Regrettably, we have to say that the UN and certain circles in the West are actually attempting to preserve the Stalinist pattern of dividing peoples into ranks. Otherwise, it is difficult to understand why the former union-republics are recognised while the autonomous ones are not. Is this not a clear manifestation of double standards?

Just after the war, Abkhazia has built a functioning state under tremendous pressure, facing sanctions from everybody around, including (be it noted!) the CIS. The government has managed to carry out its presidential elections, which have been relatively free and fair, and has developed a civil society as well as a free media.

The most important thing is that it is not a state created by somebody else. It is a country which became independent after a war, specifically after a war imposed on them (by Georgia). It is not up to Russia or Georgia or other states to determine whether Abkhazia has a right to be a state. That right alone belongs to Abkhazia!

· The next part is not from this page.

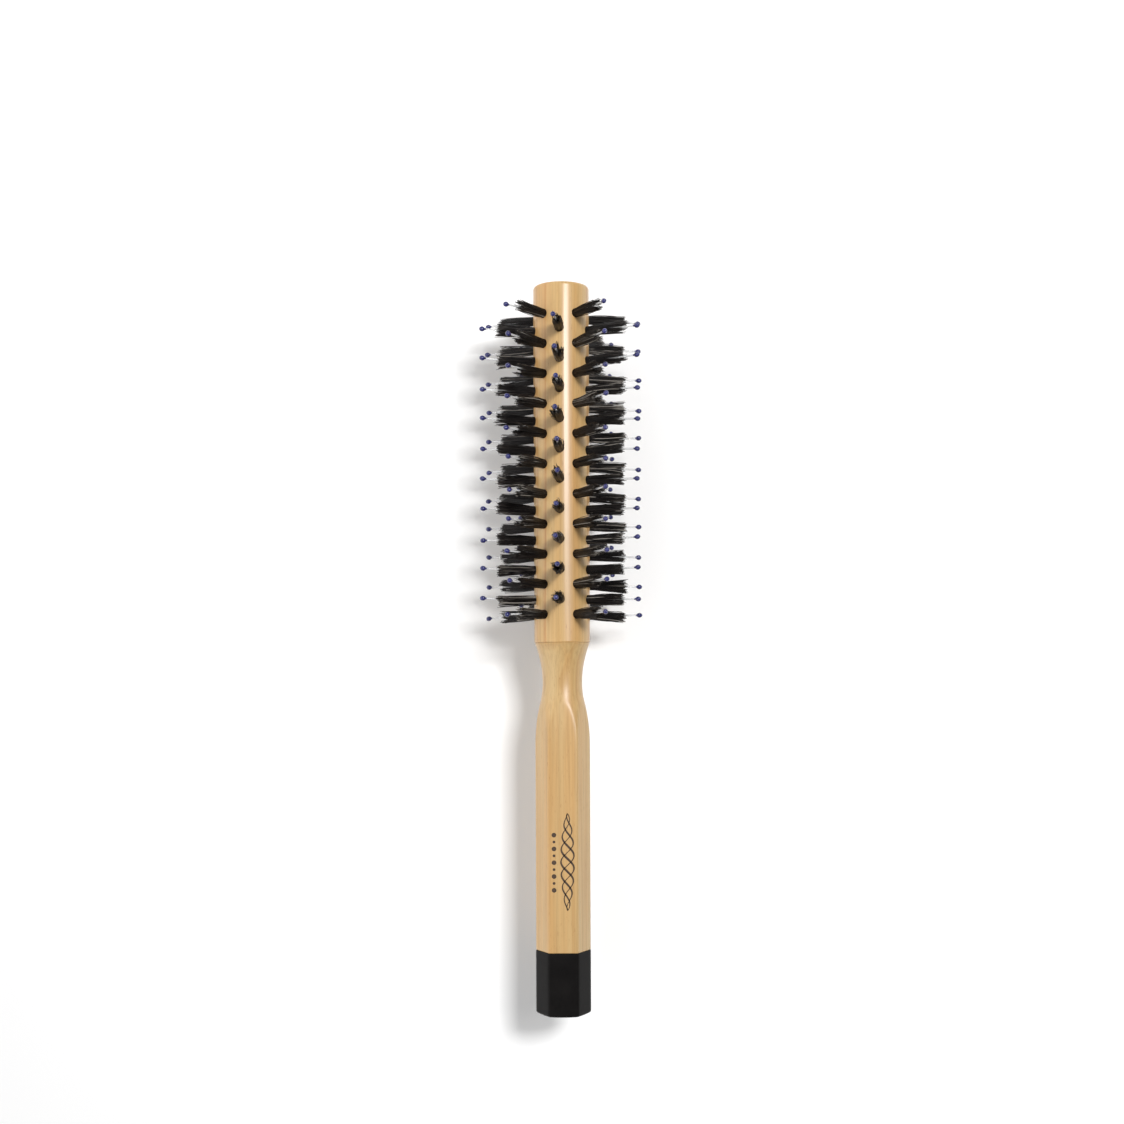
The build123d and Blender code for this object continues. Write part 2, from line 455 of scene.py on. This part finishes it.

When people today describe the status of Abkhazia, they use such phrases as: ‘between heaven and earth’, ‘between East and West’, ‘between the hammer and the anvil’, ‘between...’ - this ‘in between’- situation perfectly describes our position.

We were almost lost somewhere between life and death - to be or not to be, because defeat in the war that Georgia imposed on us was tantamount to the annihilation of our whole nation. We have proved to be a very ‘inconvenient’ people, but despite our small numbers, it is not so easy to do away with us. Perhaps this too is our fault!

In other words, we are guilty because we are still existing. Our mountains and rivers, lakes and sea, forests and springs were divided long ago. However, we stubbornly repeat: WE ARE ABKHAZIANS!

Today some people say that Abkhazia is Russia, others that it is Georgia, while the fact is that Abkhazia is Abkhazia. We want to preserve our own identity, our own face for the simple reason that it is ours, even if somebody else may not find it appealing.